Similarly, Claimant also failed to establish proximate cause. Claimant contends that the numerous repavings of the roadway and the repainting and widening of the driving lanes were each a proximate cause of this accident. With regard to the widening of the travel lanes, the Court is satisfied that the traversable driving surface of this roadway remained the same whether the driving lane was ten feet wide with a five-foot shoulder or twelve foot wide with a three foot shoulder. Additionally, while the drop-off of this unimproved drainage ditch may have increased slightly in elevation due to the numerous repavings, the Court finds nothing on this record which would lead this Claimant to believe, had she been watching the roadway, that travel off the paved shoulder was remotely possible; even absent the additional elevation attributable to the repavings. As such, neither of these contentions can be viewed as a proximate cause of this accident. Based on the record before the Court it is clear that the existence and location of this drainage ditch – alone or in tandem – were not a proximate cause of the Claimant's accident.

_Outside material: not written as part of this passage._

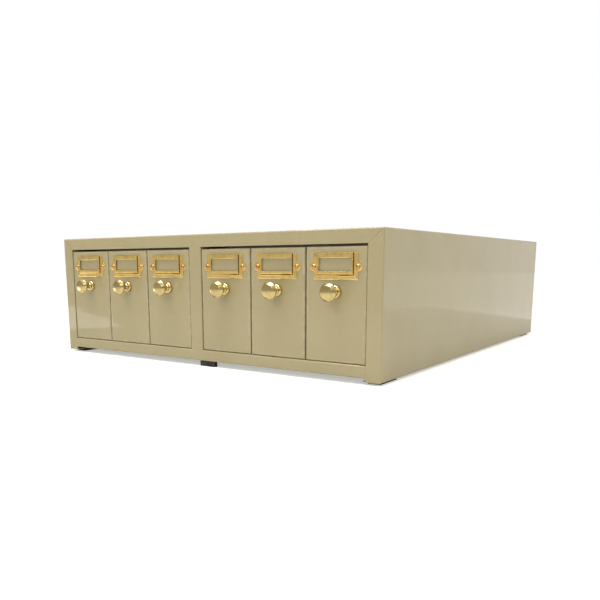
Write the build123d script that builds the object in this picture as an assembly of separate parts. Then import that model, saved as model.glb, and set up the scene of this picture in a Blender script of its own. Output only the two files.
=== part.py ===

In short, there is nothing this Court finds about the construction and/or maintenance of the travel portion of the highway and its adjacent shoulder which can be shown to have caused Claimant's vehicle to leave the safety of the driving lane and enter the unimproved ditch. (
Rager/Lehner v State of New York, supra, Ct Cl., December 7, 2000, Read, P.J., Claim No. 98606; Russo v State of New York, Ct Cl., April 26, 2001, Patti, J., Claim No. 96902). Tragic as the results of this accident have been to Claimant, Ms. Williams' car left the traveled portion of the roadway due to her own inattention whether momentary as Claimant testified at trial or, as the Court finds more credible, because she was reaching for her DayTimer which was located on the passenger's side floor of her vehicle. (Cl. Ex. 2).

In sum, the Claimant has failed to establish this accident was proximately caused in any way by the negligence of the State and therefore there is no basis for the imposition of liability against the State. Claim No. 98975 is hereby DISMISSED. Any motions not previously addressed are hereby denied.